## WHAT YOU NEED TO DO
Each record below is to be reproduced without any change.

----

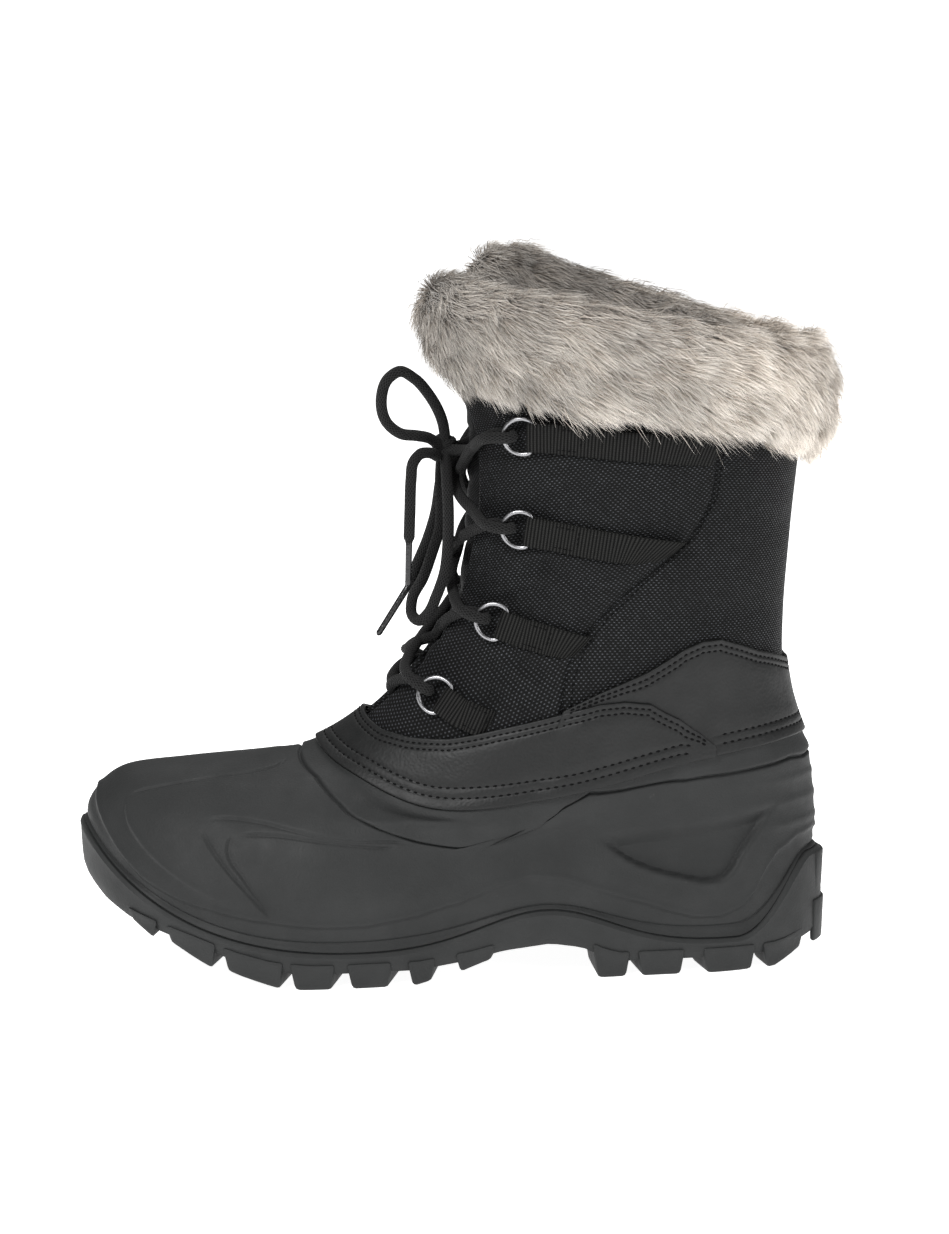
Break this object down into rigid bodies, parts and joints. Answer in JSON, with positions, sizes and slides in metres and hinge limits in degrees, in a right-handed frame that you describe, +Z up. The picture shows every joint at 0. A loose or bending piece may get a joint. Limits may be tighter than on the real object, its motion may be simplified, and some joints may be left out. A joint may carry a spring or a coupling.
{
  "type": "lace-up winter boot",
  "caption": "Left winter boot: moulded rubber shell on a lugged sole, padded nylon leg, D-ring lacing tied in a bow, and a fur collar.",
  "frame": {"origin": "middle of the boot's box on the plane that the sole stands on", "axes": "-X towards the toe, -Y towards the outer side of the left foot, +Z up the leg"},
  "size_m": [0.293, 0.1226, 0.278],
  "materials": {
    "sole_rubber": "moulded, matt",
    "shell_rubber": "moulded, satin",
    "nylon": "woven",
    "tongue_nylon": "fine woven",
    "synthetic_leather": "smooth, semi-matt",
    "felt": "felted",
    "faux_fur": "long pile",
    "webbing": "ribbed",
    "steel": "dark plated wire",
    "lace_yarn": "braided",
    "aglet_film": "heat-shrunk film"
  },
  "bodies": {
    "root": {"outsole": "sole_rubber", "shell": "shell_rubber", "upper": "nylon", "mudguard": "synthetic_leather", "heel_counter": "synthetic_leather", "tongue": "tongue_nylon", "insole": "felt", "fur_collar": "faux_fur", "strap_outer_1": "webbing", "strap_outer_2": "webbing", "strap_outer_3": "webbing", "strap_outer_4": "webbing", "strap_inner_1": "webbing", "strap_inner_2": "webbing", "strap_inner_3": "webbing", "strap_inner_4": "webbing", "ring_outer_1": "steel", "ring_outer_2": "steel", "ring_outer_3": "steel", "ring_outer_4": "steel", "ring_inner_1": "steel", "ring_inner_2": "steel", "ring_inner_3": "steel", "ring_inner_4": "steel", "lace_crossings": "lace_yarn", "lace_bow": "lace_yarn", "lace_end_1": "lace_yarn", "lace_end_2": "lace_yarn", "aglet_1": "aglet_film", "aglet_2": "aglet_film"}
  },
  "joints": []
}
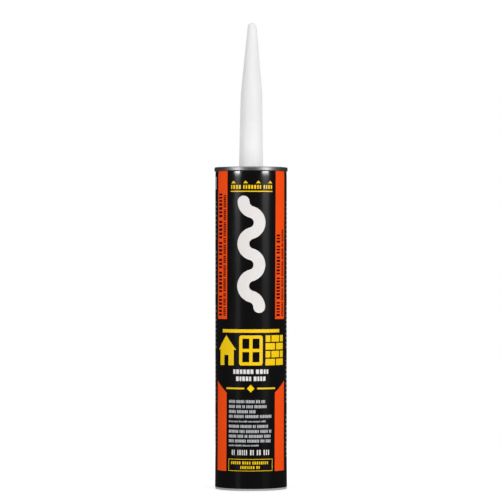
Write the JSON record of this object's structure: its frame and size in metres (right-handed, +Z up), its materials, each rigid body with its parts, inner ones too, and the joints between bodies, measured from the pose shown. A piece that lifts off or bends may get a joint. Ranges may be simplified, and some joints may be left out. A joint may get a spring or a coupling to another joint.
{
  "type": "caulk tube",
  "caption": "Full sealant cartridge for a hand gun: printed board tube, crimped metal end, long tapered plastic nozzle and a sliding plunger in the open rear.",
  "frame": {"origin": "middle of the circle on which the tube's open rear end stands", "axes": "+Z up the tube and out of the nozzle, -Y out of the front of the label"},
  "size_m": [0.0502, 0.0502, 0.319],
  "materials": {
    "board": "grey wound board, bare at the cut ends",
    "ink_black": "gloss varnished black print",
    "ink_orange": "gloss varnished orange print",
    "ink_yellow": "gloss varnished yellow print",
    "ink_white": "gloss varnished white print",
    "tinplate": "bright rolled tinplate",
    "nozzle_plastic": "smooth satin white polyethylene",
    "foil": "thin bright foil",
    "sealant_paste": "wet smooth paste",
    "plunger_plastic": "satin natural white polyethylene"
  },
  "bodies": {
    "barrel": {"board_tube": "board", "label_ground": "ink_black", "label_orange": "ink_orange", "label_yellow": "ink_yellow", "label_white": "ink_white", "tin_end": "tinplate", "nozzle": "nozzle_plastic", "foil_seal": "foil", "sealant": "sealant_paste"},
    "plunger": {"plunger": "plunger_plastic"}
  },
  "joints": [
    {"name": "plunger_slide", "type": "slide", "parent": "barrel", "child": "plunger", "axis": [0, 0, 1], "range_m": [0, 0.173], "deforming": ["sealant"]}
  ]
}
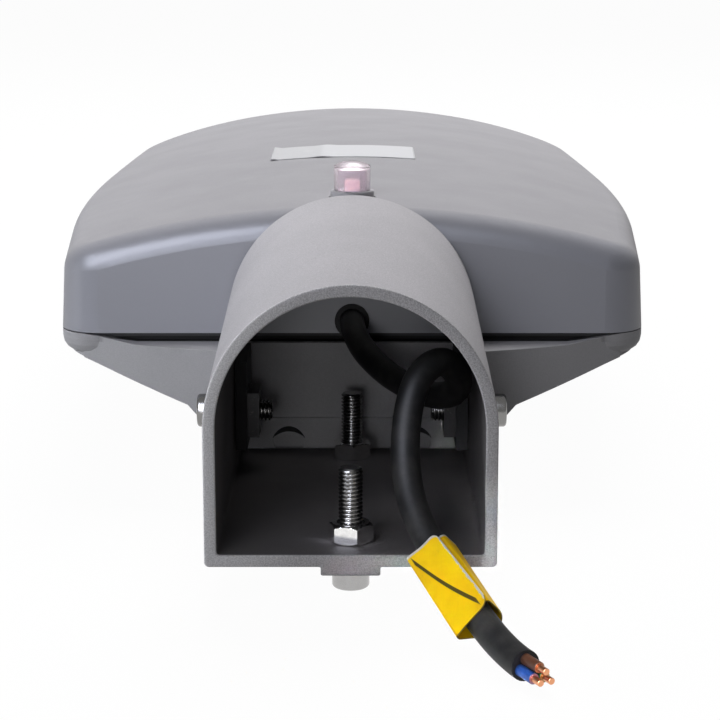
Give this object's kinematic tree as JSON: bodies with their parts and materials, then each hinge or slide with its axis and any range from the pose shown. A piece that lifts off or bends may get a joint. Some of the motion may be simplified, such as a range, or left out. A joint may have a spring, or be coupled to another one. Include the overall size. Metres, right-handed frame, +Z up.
{
  "type": "led street light head",
  "caption": "Flat street light head with a domed cover, an arched pole bracket clamped by screws from below, a light sensor on top and a short supply cable.",
  "frame": {"origin": "centre of the head's own box in plan, cable apart, on the plane of the light window's frame, which it rests on", "axes": "+Y along the head from the bracket's mouth to the nose, +Z up out of the cover, +X to the right seen from the bracket"},
  "size_m": [0.1886, 0.4818, 0.0943],
  "materials": {
    "cast_grey": "fine texture powder coat",
    "cover_grey": "smooth powder coat",
    "stainless": "bright turned",
    "galvanised": "dull zinc",
    "seal_rubber": "matt",
    "clear_plastic": "clear",
    "white_board": "solder mask",
    "phosphor": "smooth",
    "window_frame": "satin",
    "driver_alloy": "satin",
    "terminal_plastic": "moulded",
    "sensor_plastic": "moulded",
    "sensor_cell": "smooth",
    "label_paper": "satin",
    "cable_rubber": "satin",
    "tag_paper": "gloss",
    "core_brown": "smooth",
    "core_blue": "smooth",
    "core_earth": "smooth"
  },
  "bodies": {
    "root": {"pole_bracket": "cast_grey", "clamp_screw_front": "stainless", "clamp_screw_rear": "stainless", "clamp_nut_front": "stainless", "clamp_nut_rear": "stainless", "side_screw_left": "stainless", "side_screw_right": "stainless", "side_washer_left": "stainless", "side_washer_right": "stainless", "square_nut_left": "galvanised", "square_nut_right": "galvanised", "top_cover": "cover_grey", "lower_housing": "cast_grey", "cover_gasket": "seal_rubber", "cover_screws": "stainless", "led_board": "white_board", "led_chips": "phosphor", "lens_plate": "clear_plastic", "lens_seal": "seal_rubber", "lens_frame": "window_frame", "lens_frame_screws": "stainless", "driver_case": "driver_alloy", "driver_screws": "stainless", "terminal_block": "terminal_plastic", "driver_leads": "cable_rubber", "sensor_base": "sensor_plastic", "sensor_nut": "sensor_plastic", "sensor_dome": "clear_plastic", "sensor_cell": "sensor_cell", "sensor_lead": "cable_rubber", "blank_label": "label_paper", "supply_cable": "cable_rubber", "inner_cable": "cable_rubber", "core_brown": "core_brown", "core_blue": "core_blue", "core_earth": "core_earth", "cable_grommet": "seal_rubber", "cable_tag": "tag_paper", "led_lead": "cable_rubber"}
  },
  "joints": []
}
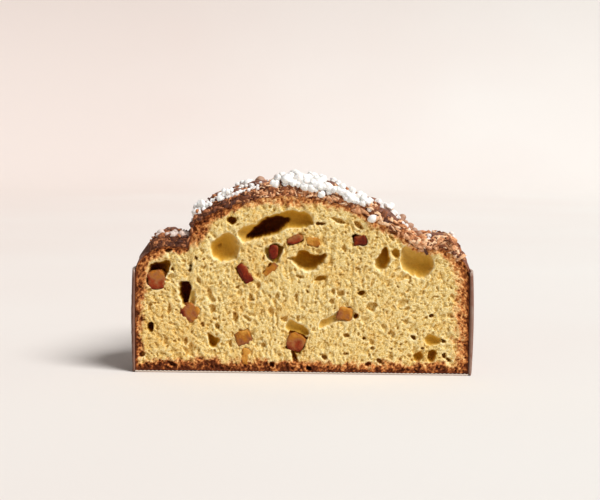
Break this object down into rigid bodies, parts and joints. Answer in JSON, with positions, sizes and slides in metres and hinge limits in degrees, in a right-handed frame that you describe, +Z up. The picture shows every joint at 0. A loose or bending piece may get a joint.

----

## OUTPUT OF THE EXERCISE
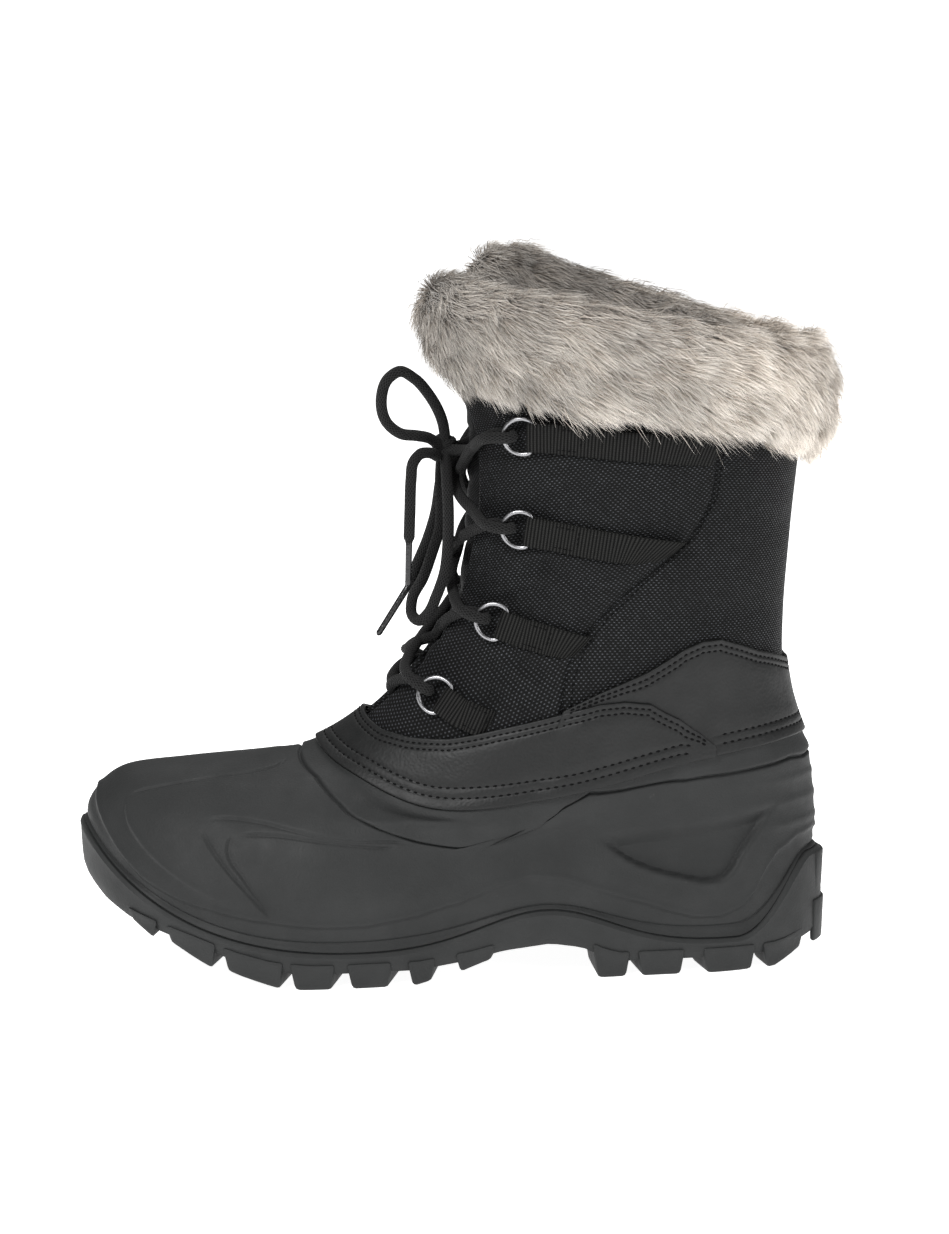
Break this object down into rigid bodies, parts and joints. Answer in JSON, with positions, sizes and slides in metres and hinge limits in degrees, in a right-handed frame that you describe, +Z up. The picture shows every joint at 0. A loose or bending piece may get a joint. Limits may be tighter than on the real object, its motion may be simplified, and some joints may be left out. A joint may carry a spring or a coupling.
{
  "type": "lace-up winter boot",
  "caption": "Left winter boot: moulded rubber shell on a lugged sole, padded nylon leg, D-ring lacing tied in a bow, and a fur collar.",
  "frame": {"origin": "middle of the boot's box on the plane that the sole stands on", "axes": "-X towards the toe, -Y towards the outer side of the left foot, +Z up the leg"},
  "size_m": [0.293, 0.1226, 0.278],
  "materials": {
    "sole_rubber": "moulded, matt",
    "shell_rubber": "moulded, satin",
    "nylon": "woven",
    "tongue_nylon": "fine woven",
    "synthetic_leather": "smooth, semi-matt",
    "felt": "felted",
    "faux_fur": "long pile",
    "webbing": "ribbed",
    "steel": "dark plated wire",
    "lace_yarn": "braided",
    "aglet_film": "heat-shrunk film"
  },
  "bodies": {
    "root": {"outsole": "sole_rubber", "shell": "shell_rubber", "upper": "nylon", "mudguard": "synthetic_leather", "heel_counter": "synthetic_leather", "tongue": "tongue_nylon", "insole": "felt", "fur_collar": "faux_fur", "strap_outer_1": "webbing", "strap_outer_2": "webbing", "strap_outer_3": "webbing", "strap_outer_4": "webbing", "strap_inner_1": "webbing", "strap_inner_2": "webbing", "strap_inner_3": "webbing", "strap_inner_4": "webbing", "ring_outer_1": "steel", "ring_outer_2": "steel", "ring_outer_3": "steel", "ring_outer_4": "steel", "ring_inner_1": "steel", "ring_inner_2": "steel", "ring_inner_3": "steel", "ring_inner_4": "steel", "lace_crossings": "lace_yarn", "lace_bow": "lace_yarn", "lace_end_1": "lace_yarn", "lace_end_2": "lace_yarn", "aglet_1": "aglet_film", "aglet_2": "aglet_film"}
  },
  "joints": []
}
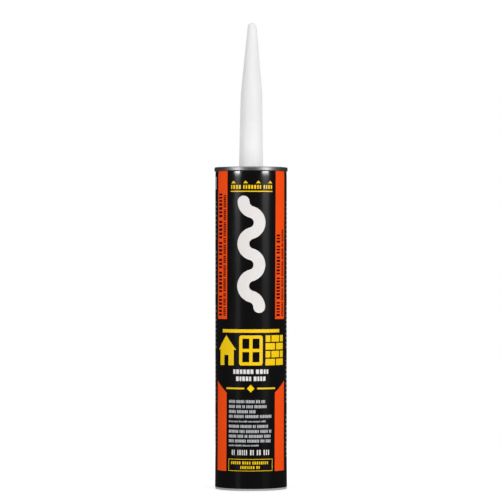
Write the JSON record of this object's structure: its frame and size in metres (right-handed, +Z up), its materials, each rigid body with its parts, inner ones too, and the joints between bodies, measured from the pose shown. A piece that lifts off or bends may get a joint. Ranges may be simplified, and some joints may be left out. A joint may get a spring or a coupling to another joint.
{
  "type": "caulk tube",
  "caption": "Full sealant cartridge for a hand gun: printed board tube, crimped metal end, long tapered plastic nozzle and a sliding plunger in the open rear.",
  "frame": {"origin": "middle of the circle on which the tube's open rear end stands", "axes": "+Z up the tube and out of the nozzle, -Y out of the front of the label"},
  "size_m": [0.0502, 0.0502, 0.319],
  "materials": {
    "board": "grey wound board, bare at the cut ends",
    "ink_black": "gloss varnished black print",
    "ink_orange": "gloss varnished orange print",
    "ink_yellow": "gloss varnished yellow print",
    "ink_white": "gloss varnished white print",
    "tinplate": "bright rolled tinplate",
    "nozzle_plastic": "smooth satin white polyethylene",
    "foil": "thin bright foil",
    "sealant_paste": "wet smooth paste",
    "plunger_plastic": "satin natural white polyethylene"
  },
  "bodies": {
    "barrel": {"board_tube": "board", "label_ground": "ink_black", "label_orange": "ink_orange", "label_yellow": "ink_yellow", "label_white": "ink_white", "tin_end": "tinplate", "nozzle": "nozzle_plastic", "foil_seal": "foil", "sealant": "sealant_paste"},
    "plunger": {"plunger": "plunger_plastic"}
  },
  "joints": [
    {"name": "plunger_slide", "type": "slide", "parent": "barrel", "child": "plunger", "axis": [0, 0, 1], "range_m": [0, 0.173], "deforming": ["sealant"]}
  ]
}
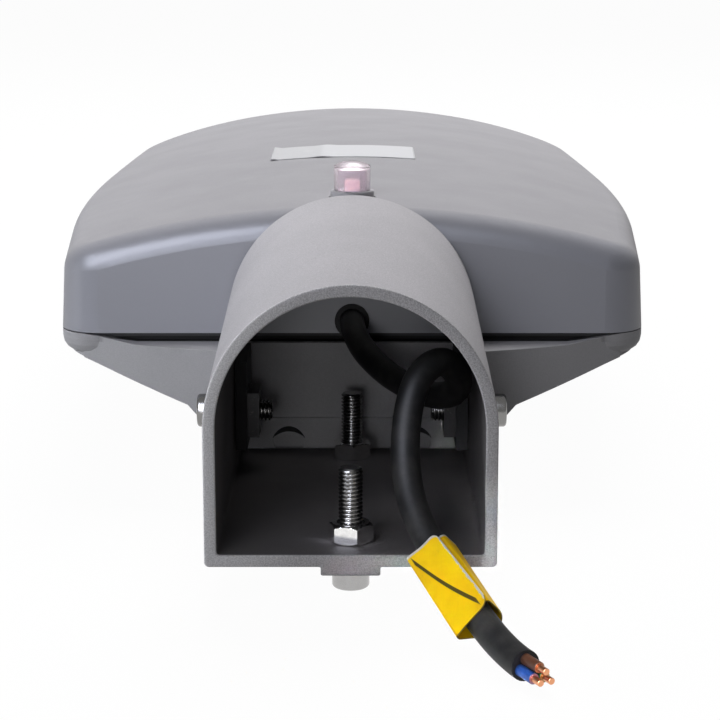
Give this object's kinematic tree as JSON: bodies with their parts and materials, then each hinge or slide with its axis and any range from the pose shown. A piece that lifts off or bends may get a joint. Some of the motion may be simplified, such as a range, or left out. A joint may have a spring, or be coupled to another one. Include the overall size. Metres, right-handed frame, +Z up.
{
  "type": "led street light head",
  "caption": "Flat street light head with a domed cover, an arched pole bracket clamped by screws from below, a light sensor on top and a short supply cable.",
  "frame": {"origin": "centre of the head's own box in plan, cable apart, on the plane of the light window's frame, which it rests on", "axes": "+Y along the head from the bracket's mouth to the nose, +Z up out of the cover, +X to the right seen from the bracket"},
  "size_m": [0.1886, 0.4818, 0.0943],
  "materials": {
    "cast_grey": "fine texture powder coat",
    "cover_grey": "smooth powder coat",
    "stainless": "bright turned",
    "galvanised": "dull zinc",
    "seal_rubber": "matt",
    "clear_plastic": "clear",
    "white_board": "solder mask",
    "phosphor": "smooth",
    "window_frame": "satin",
    "driver_alloy": "satin",
    "terminal_plastic": "moulded",
    "sensor_plastic": "moulded",
    "sensor_cell": "smooth",
    "label_paper": "satin",
    "cable_rubber": "satin",
    "tag_paper": "gloss",
    "core_brown": "smooth",
    "core_blue": "smooth",
    "core_earth": "smooth"
  },
  "bodies": {
    "root": {"pole_bracket": "cast_grey", "clamp_screw_front": "stainless", "clamp_screw_rear": "stainless", "clamp_nut_front": "stainless", "clamp_nut_rear": "stainless", "side_screw_left": "stainless", "side_screw_right": "stainless", "side_washer_left": "stainless", "side_washer_right": "stainless", "square_nut_left": "galvanised", "square_nut_right": "galvanised", "top_cover": "cover_grey", "lower_housing": "cast_grey", "cover_gasket": "seal_rubber", "cover_screws": "stainless", "led_board": "white_board", "led_chips": "phosphor", "lens_plate": "clear_plastic", "lens_seal": "seal_rubber", "lens_frame": "window_frame", "lens_frame_screws": "stainless", "driver_case": "driver_alloy", "driver_screws": "stainless", "terminal_block": "terminal_plastic", "driver_leads": "cable_rubber", "sensor_base": "sensor_plastic", "sensor_nut": "sensor_plastic", "sensor_dome": "clear_plastic", "sensor_cell": "sensor_cell", "sensor_lead": "cable_rubber", "blank_label": "label_paper", "supply_cable": "cable_rubber", "inner_cable": "cable_rubber", "core_brown": "core_brown", "core_blue": "core_blue", "core_earth": "core_earth", "cable_grommet": "seal_rubber", "cable_tag": "tag_paper", "led_lead": "cable_rubber"}
  },
  "joints": []
}
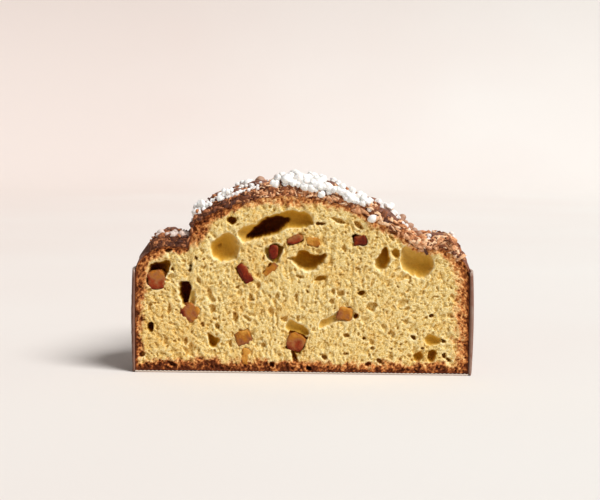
Break this object down into rigid bodies, parts and joints. Answer in JSON, with positions, sizes and slides in metres and hinge limits in degrees, in a right-handed frame that you describe, +Z up. The picture shows every joint at 0. A loose or bending piece may get a joint.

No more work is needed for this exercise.